Точнее всех ситуацию обрисовал боевик Подвойский: «— Да, теперь положение таково, что либо они нас, либо мы их будем вешать!»
А ведь ни сил, ни оружия, ни людей для успешного переворота у большевичков не было. Одни понты. «Единственный смысл вывода неимоверно устарелого корабля на позиции в Морском канале заключался в том, что его грозный вид мог послужить стимулом морального подъема питерских рабочих и солдат.» А едва Царское село было занято людьми Краснова, то Подвойский, «который от волнения выглядел бледнее обыкновенного», совсем растерялся. А ведь вояки на стороне большевиков были что надо: «Едва наш поезд успел подойти к пассажирской платформе Николаевского вокзала, как мне доложили о происшедшем несчастном случае: один матрос, выйдя из вагона, пошел в город, но недалеко от вокзала, на мосту, вследствие неосторожного обращения, у него взорвалась ручная граната и он был разорван на куски.»
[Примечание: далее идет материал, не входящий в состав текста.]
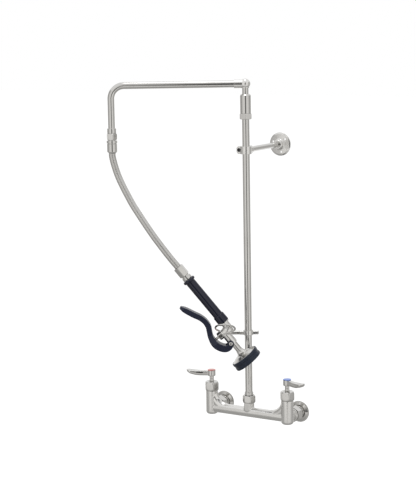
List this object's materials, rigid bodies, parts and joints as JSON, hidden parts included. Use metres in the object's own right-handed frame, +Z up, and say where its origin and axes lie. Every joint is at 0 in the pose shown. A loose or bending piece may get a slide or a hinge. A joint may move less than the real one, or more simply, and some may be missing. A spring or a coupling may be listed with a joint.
{
  "type": "pre-rinse faucet",
  "caption": "Wall-mounted pre-rinse faucet with lever valves, riser, wall bracket, swinging overhead arm, flexible hose and squeeze-lever spray valve.",
  "frame": {"origin": "midway between the two inlets, in the plane of their wall flanges, at the height of the bar axis", "axes": "+Z up along the riser, +Y into the wall, +X to the right of a person facing the wall"},
  "size_m": [0.4345, 0.3294, 0.8042],
  "materials": {
    "blue": "smooth",
    "casting": "polished casting",
    "ceramic": "smooth",
    "chrome": "polished",
    "dark": "blackened",
    "navy": "dark navy black, satin",
    "navy_rubber": "matte",
    "red": "smooth",
    "rubber": "matte",
    "steel_hose": "fine braid"
  },
  "bodies": {
    "mixing_body": {"faucet_body": "casting", "inlet_flange_hot": "chrome", "inlet_flange_cold": "chrome", "inlet_nut_hot": "chrome", "inlet_nut_cold": "chrome", "inlet_washers": "rubber", "bonnet_hot": "chrome", "bonnet_cold": "chrome", "cartridge_hot": "ceramic", "cartridge_cold": "ceramic", "union_nut": "chrome", "riser_collar": "chrome", "riser_pipe": "chrome", "bracket_clamp": "chrome", "bracket_screw": "dark", "bracket_rod": "chrome", "bracket_flange": "chrome", "hook_clamp": "chrome", "hook_finger": "chrome", "hook_screw": "dark", "swivel_nut": "chrome", "swivel_body": "chrome"},
    "hot_handle": {"stem_hot": "chrome", "handle_hot": "chrome", "handle_screw_hot": "chrome", "index_hot": "red"},
    "cold_handle": {"stem_cold": "chrome", "handle_cold": "chrome", "handle_screw_cold": "chrome", "index_cold": "blue"},
    "arm": {"swivel_spindle": "chrome", "swivel_seals": "rubber", "elbow": "chrome", "arm_tube": "chrome", "arm_ferrule": "chrome", "drop_nut": "chrome", "hose_fitting": "chrome", "hose_washer": "rubber", "hose": "steel_hose", "hose_coupling": "chrome"},
    "spray_unit": {"knuckle_ring": "chrome", "handle_tube": "chrome", "grip": "navy", "grip_collar": "navy", "valve_body": "casting", "valve_bonnet": "chrome", "valve_spring": "chrome", "lever_screws": "chrome", "nozzle_pipe": "chrome", "spray_head": "chrome", "bumper": "navy_rubber", "spray_plate": "rubber", "spray_screw": "chrome"},
    "plunger": {"plunger": "chrome", "valve_disc": "rubber"},
    "lever": {"lever": "navy"},
    "hold_ring": {"hold_ring": "chrome"}
  },
  "joints": [
    {"name": "hot_handle_turn", "type": "hinge", "parent": "mixing_body", "child": "hot_handle", "pos_m": [-0.1016, -0.06, 0.08], "axis": [0, 0, 1], "range_deg": [0, 90]},
    {"name": "cold_handle_turn", "type": "hinge", "parent": "mixing_body", "child": "cold_handle", "pos_m": [0.1016, -0.06, 0.08], "axis": [0, 0, -1], "range_deg": [0, 90]},
    {"name": "arm_swivel", "type": "hinge", "parent": "mixing_body", "child": "arm", "pos_m": [0, -0.06, 0.75], "axis": [0, 0, 1], "range_deg": [0, 120]},
    {"name": "spray_swivel", "type": "hinge", "parent": "arm", "child": "spray_unit", "pos_m": [-0.0235, -0.1313, 0.227], "axis": [-0.5391, -0.3113, 0.7826], "range_deg": [0, 180]},
    {"name": "lever_squeeze", "type": "hinge", "parent": "spray_unit", "child": "lever", "pos_m": [-0.00976, -0.12337, 0.17879], "axis": [-0.5, 0.866, 0], "range_deg": [0, 9], "stiffness_Nm_per_rad": 1, "springref_deg": -28.65},
    {"name": "plunger_slide", "type": "slide", "parent": "spray_unit", "child": "plunger", "axis": [0.6778, 0.3913, 0.6225], "range_m": [0, 0.0044]},
    {"name": "hold_ring_tilt", "type": "hinge", "parent": "spray_unit", "child": "hold_ring", "pos_m": [-0.02238, -0.14578, 0.22252], "axis": [0.5, -0.866, 0], "range_deg": [0, 30]}
  ],
  "couplings": [
    {"joint": "plunger_slide", "follows": "lever_squeeze", "m_per_rad": 0.0276}
  ]
}
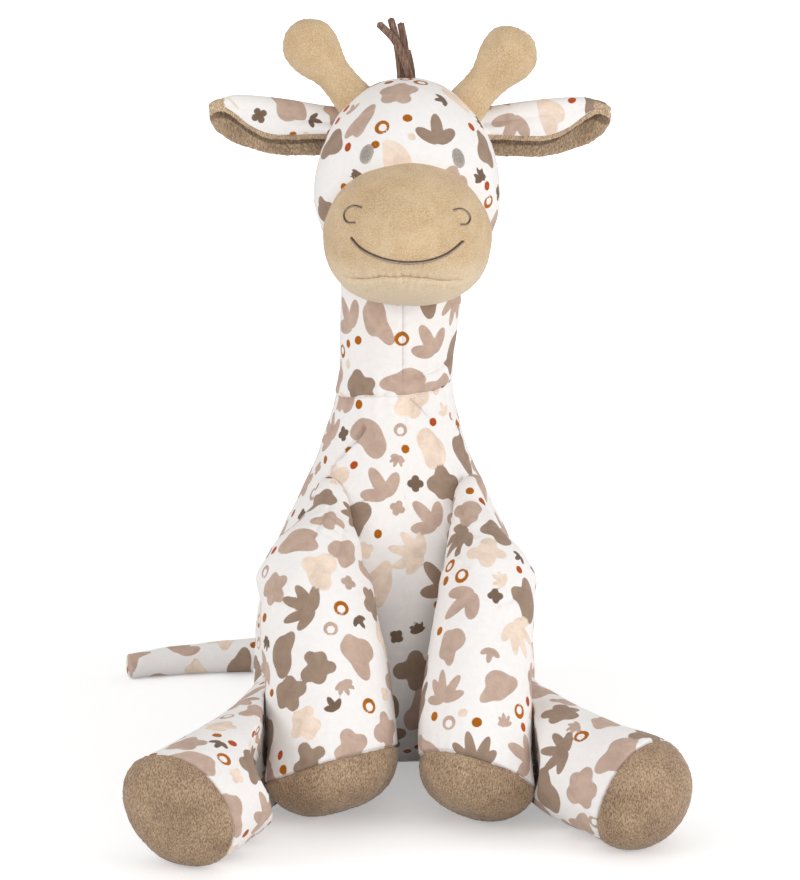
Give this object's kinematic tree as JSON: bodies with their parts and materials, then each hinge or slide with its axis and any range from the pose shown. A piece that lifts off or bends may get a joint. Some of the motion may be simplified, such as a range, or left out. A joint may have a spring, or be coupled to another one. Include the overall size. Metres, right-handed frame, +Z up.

Все это больше напоминало спектакль для иностранных зрителей, нежели «революцию». Даже похороны были превращены в водораздел будущей гражданской войны. «В Москве вообще было поступлено оригинально: в один день хоронили наших, а на следующий день — юнкеров. Разумеется, белая гвардия не преминула устроить из похорон своих жертв религиозно-церковную и контрреволюционную демонстрацию.»
В общем, традиционно остается закончить словами: «вот такая фигня, малята».